▸ **Exercise task**
Make an exact copy of the lines below.

— Start —

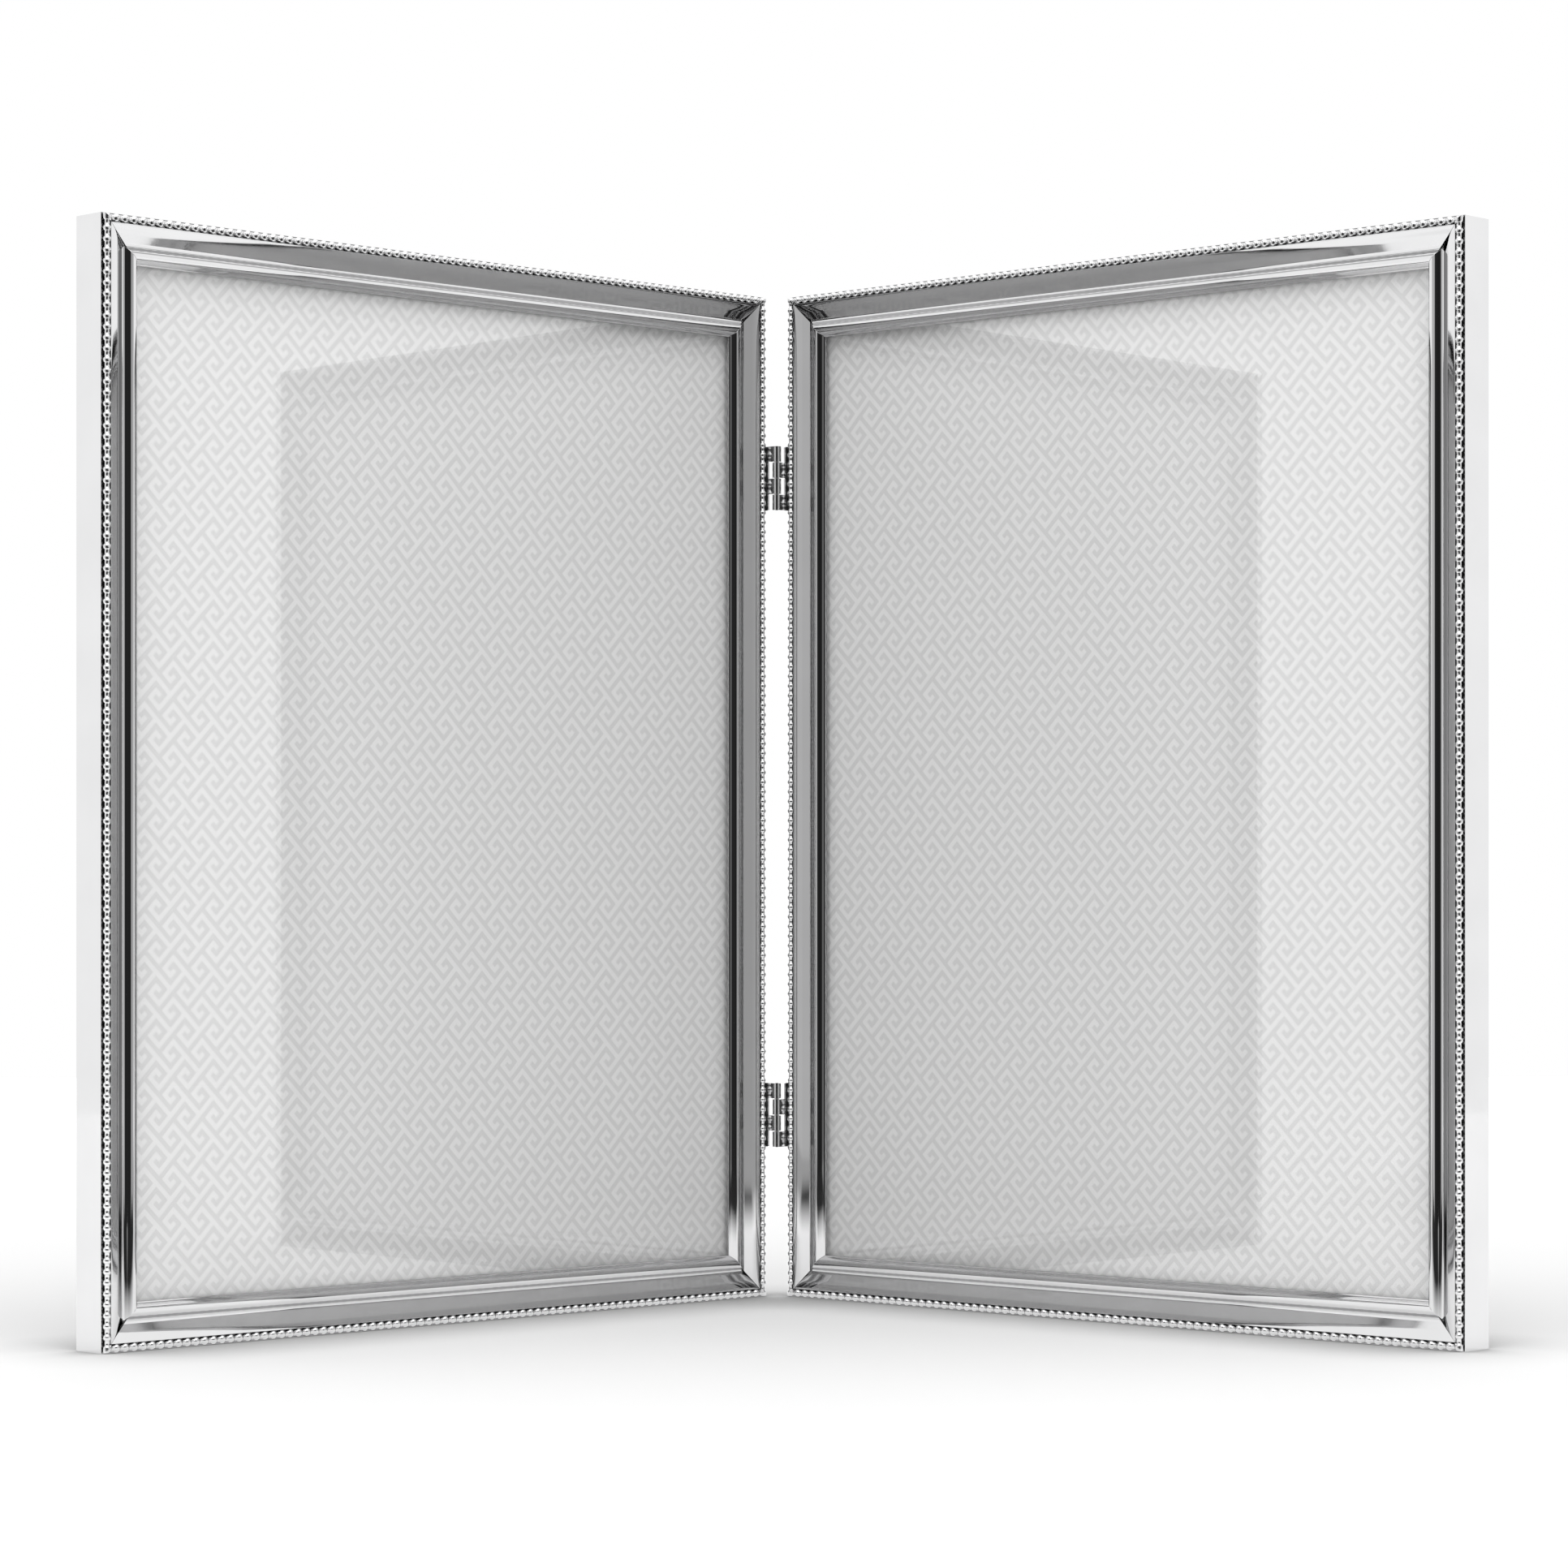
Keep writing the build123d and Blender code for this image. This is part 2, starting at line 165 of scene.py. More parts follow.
# Section of the moulding
def arc(start, middle, end, steps=ARC_STEPS):
    """Points on the circle through three points, without the last."""
    (ax, ay), (bx, by), (cx, cy) = start, middle, end
    d = 2 * (ax * (by - cy) + bx * (cy - ay) + cx * (ay - by))
    a2, b2, c2 = ax * ax + ay * ay, bx * bx + by * by, cx * cx + cy * cy
    ux = (a2 * (by - cy) + b2 * (cy - ay) + c2 * (ay - by)) / d
    uy = (a2 * (cx - bx) + b2 * (ax - cx) + c2 * (bx - ax)) / d
    radius = sqrt((ax - ux) ** 2 + (ay - uy) ** 2)
    first = atan2(ay - uy, ax - ux)
    half = (atan2(by - uy, bx - ux) - first + pi) % (2 * pi) - pi
    whole = (atan2(cy - uy, cx - ux) - first) % (2 * pi)
    if half < 0:
        whole -= 2 * pi
    return [
        (ux + radius * cos(first + whole * i / steps), uy + radius * sin(first + whole * i / steps))
        for i in range(steps)
    ]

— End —

▸ **Completed exercise**
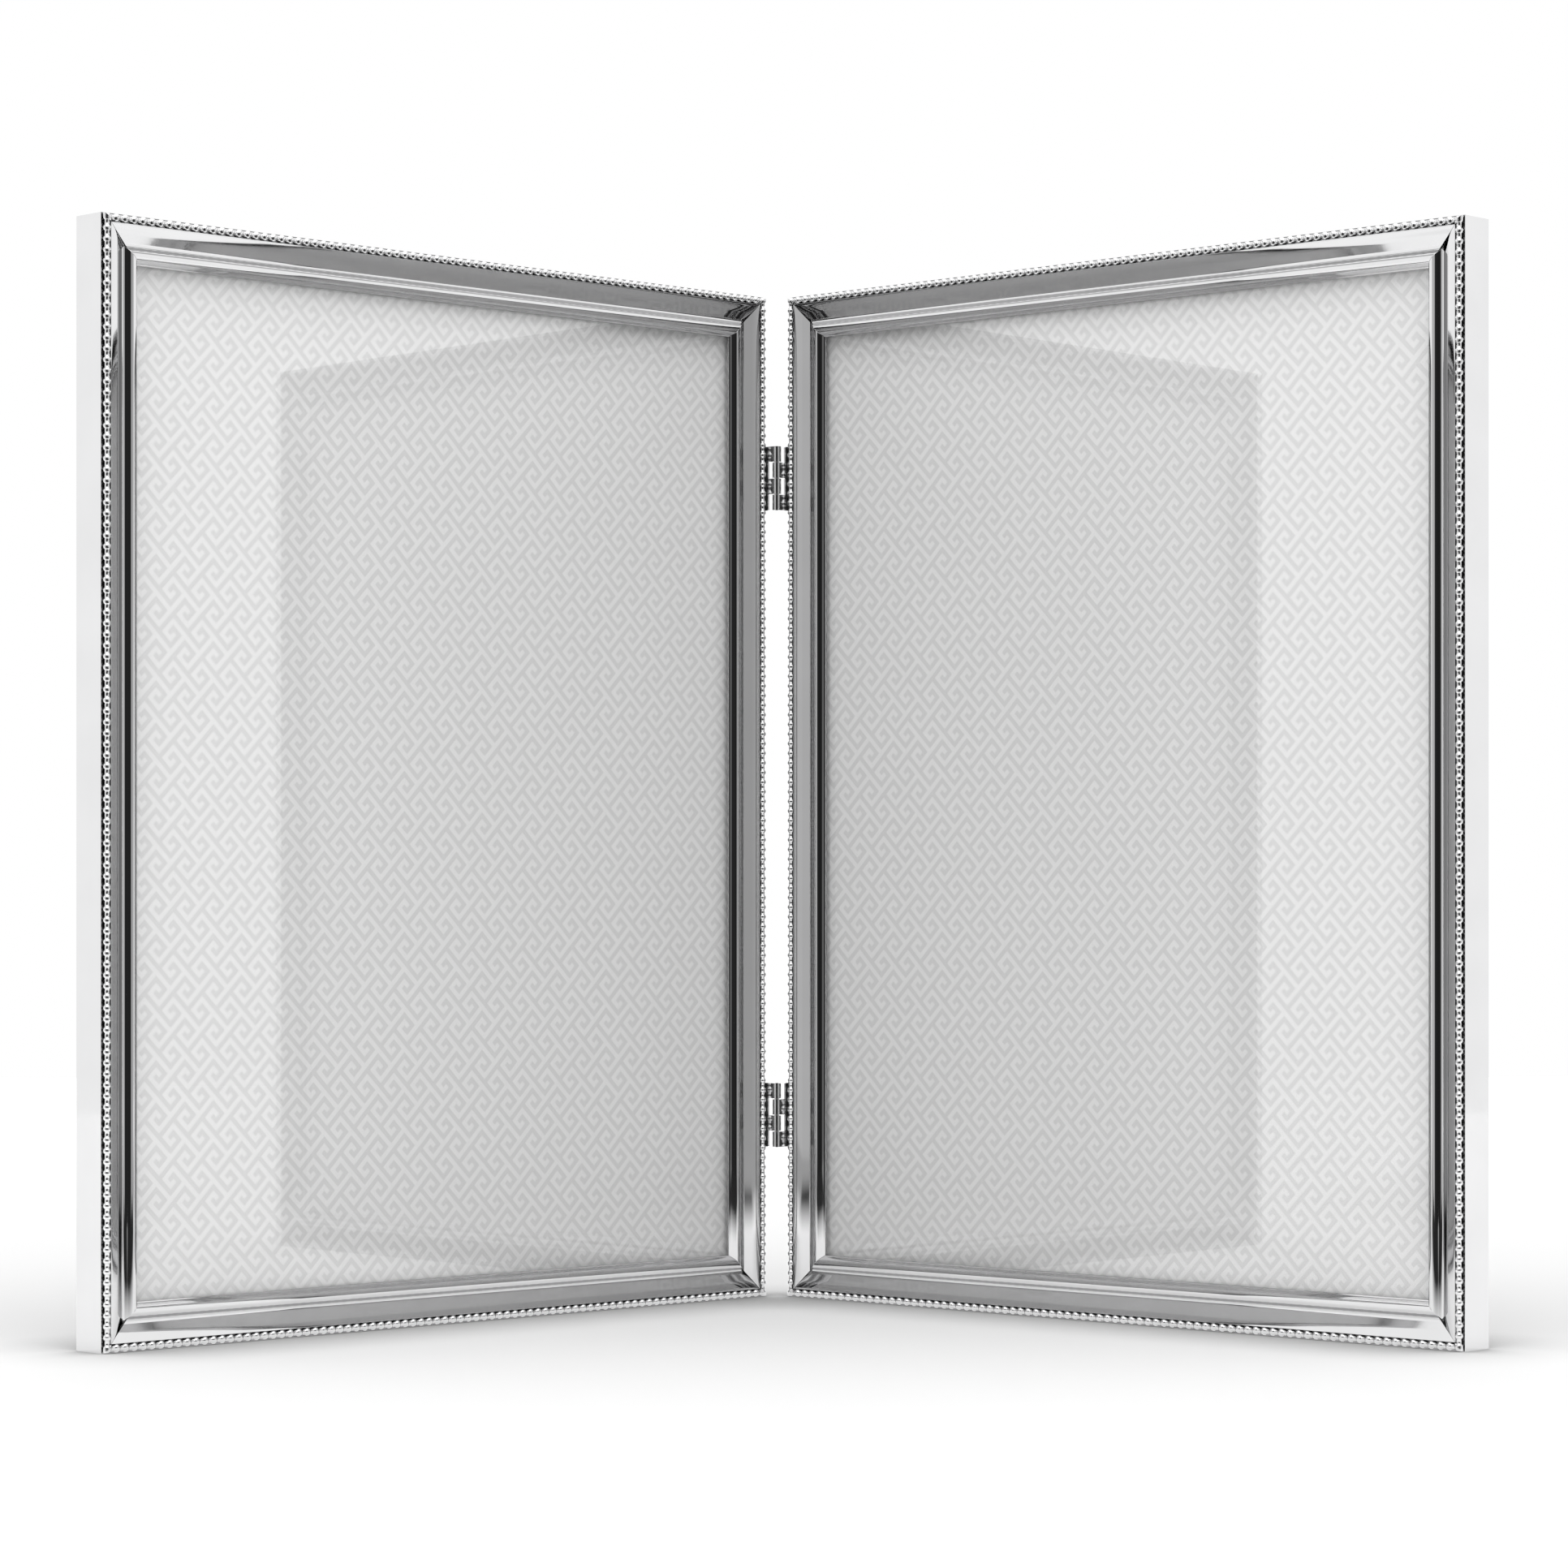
Keep writing the build123d and Blender code for this image. This is part 2, starting at line 165 of scene.py. More parts follow.
# Section of the moulding
def arc(start, middle, end, steps=ARC_STEPS):
    """Points on the circle through three points, without the last."""
    (ax, ay), (bx, by), (cx, cy) = start, middle, end
    d = 2 * (ax * (by - cy) + bx * (cy - ay) + cx * (ay - by))
    a2, b2, c2 = ax * ax + ay * ay, bx * bx + by * by, cx * cx + cy * cy
    ux = (a2 * (by - cy) + b2 * (cy - ay) + c2 * (ay - by)) / d
    uy = (a2 * (cx - bx) + b2 * (ax - cx) + c2 * (bx - ax)) / d
    radius = sqrt((ax - ux) ** 2 + (ay - uy) ** 2)
    first = atan2(ay - uy, ax - ux)
    half = (atan2(by - uy, bx - ux) - first + pi) % (2 * pi) - pi
    whole = (atan2(cy - uy, cx - ux) - first) % (2 * pi)
    if half < 0:
        whole -= 2 * pi
    return [
        (ux + radius * cos(first + whole * i / steps), uy + radius * sin(first + whole * i / steps))
        for i in range(steps)
    ]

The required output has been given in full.